“Dynamic Pricing with Demand Learning: The Effect of Varying Cost” by Professor Jeff Hong
Professor Jeff Hong
Chair Professor of Management Sciences
College of Business
City University of Hong Kong
We study a dynamic pricing problem where the observed cost at each selling period varies from period to period while the demand function is unknown and independent of the observed cost. The decision maker needs to select a price from a menu of K prices in each period to maximize the expected cumulative profit. Motivated by the classical upper confidence bound (UCB) policy for multi-armed bandit problem, we propose a UCB-like policy to select the price.

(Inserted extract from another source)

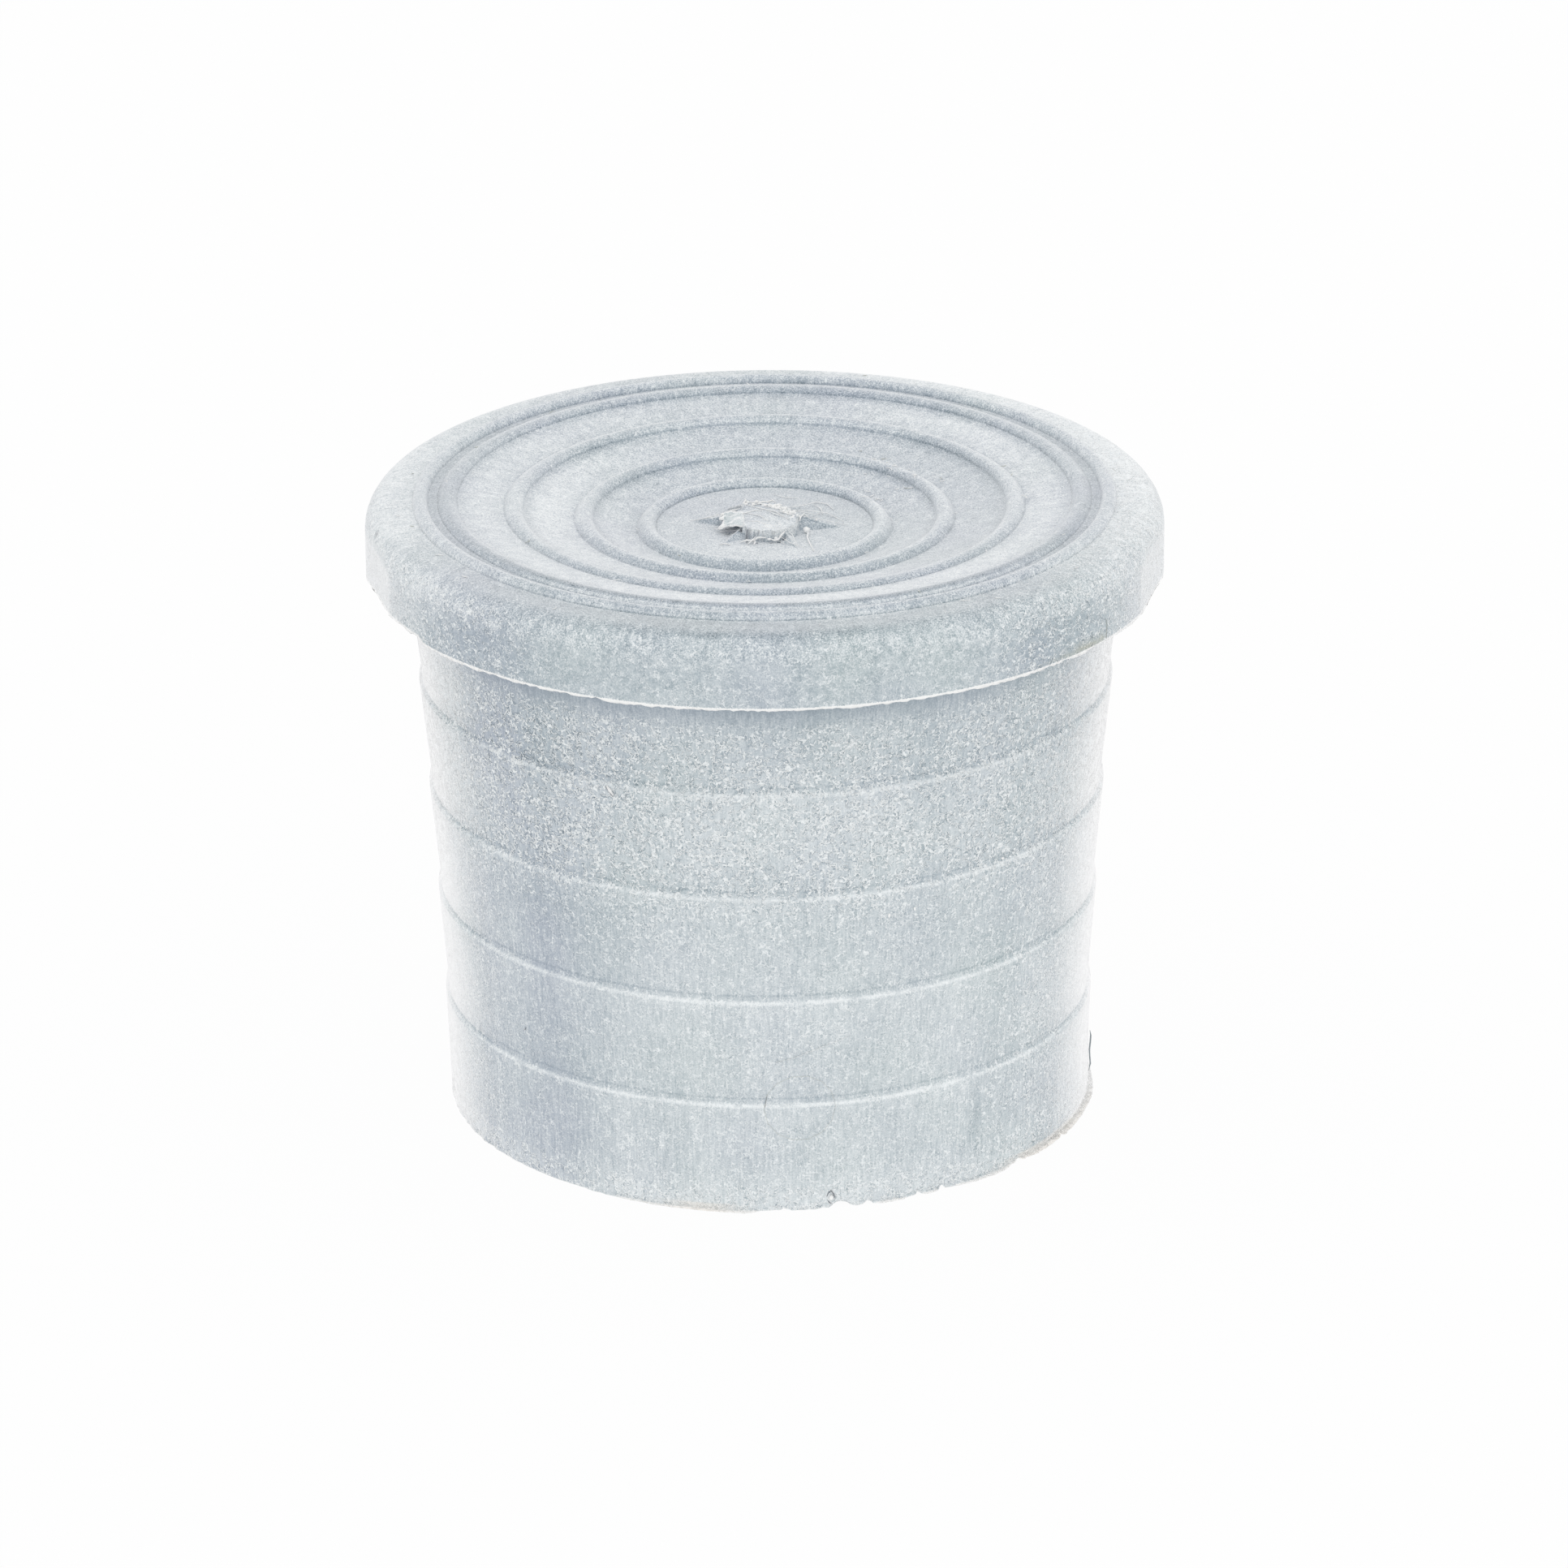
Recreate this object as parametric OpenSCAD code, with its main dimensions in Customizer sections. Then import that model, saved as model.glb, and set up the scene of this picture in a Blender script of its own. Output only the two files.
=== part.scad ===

When the cost varies continuously, we show that the expected cumulative regret grows in the order of (logT)2, where T is the number of selling periods. When the cost takes discrete values in a finite set and all prices are optimal for some costs, we show that the expected cumulative regret is upper bounded by a constant for any T. For the case with continuous cost, we also develop a forced sampling (FS) policy whose expected cumulative regret grows in the order of log T. In spite of having a slower asymptotic growth rate, FS requires a problem-dependent parament as an input and its practical performance appears worse than the UCB-like policy for reasonably large T. Taking into account these factors, we suggest to use the UCB-like policy no matter whether the cost is continuous or discrete or unknown.